Malam harinya kami kembali beristirahat di beranda pondok dan bertukar foto-foto yang sudah kami ambil sepanjang petualangan kami. Nita mengklaim bahwa dia berhasil merekam beberapa lumba-lumba menggunakan fungsi video di kameranya, tetapi ketika kami lihat, lebih banyak suara pekikan pujaan kepada pencipta langit, bumi dan seisinya, daripada gambar video lumba-lumba. Setelah puas melihat foto dan video, kami makan malam bersama terakhir di Kiluan. Dengan tubuh yang cukup letih dan agak gosong karena terbakar matahari seharian, malam itu kami tidur dengan nyenyak.

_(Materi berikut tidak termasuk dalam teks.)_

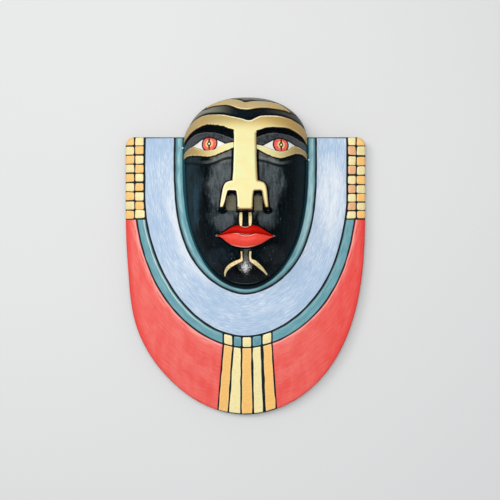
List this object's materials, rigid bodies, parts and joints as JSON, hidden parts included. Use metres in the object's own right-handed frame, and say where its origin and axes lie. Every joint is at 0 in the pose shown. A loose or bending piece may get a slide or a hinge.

Keesokan harinya kami dijemput pagi-pagi untuk kembali melintasi laut ke teluk. Sesampainya di sana, kami menunggu sekitar sejam sampai mobil yang akan membawa kami ke Bandar Lampung datang. Pagi itu gua berdiri di tepi pantai teluk, memandang Pulau Kiluan di kejauhan. Pasir putihnya tampak menghiasi bibirnya; agak jauh di balik pulau, gua bisa membayangkan beberapa keluarga lumba-lumba tengah melintasi perairan, bermain-main dan berburu makanan. Perahu nelayan tampak berjejer di sepanjang pantai teluk. Matahari bersinar cerah, tergantung di langit biru yang tidak mungkin dapat disaksikan di Jakarta. Ketika gua membalikkan badan, mobil Elf yang siap mengantar kami kembali ke Bandar Lampung sudah datang. Gua menarik nafas dalam-dalam, menghirup udara laut.
Saatnya pulang.
HAHAHA…………….
Serius lucunya. baca postingan ini serasa menyaksikan semua “penderitaan” yang Geng Kiluan alami.
thanks for sharing such a great moment.
ditunggu ya.. cerita-cerita selanjutnya
haha thanks Idho, si Rivan ini memang kawan yg agak lucu.eh btw kalau mau sharing cerita2 perjalanan juga, kami pasti akan senang sekali!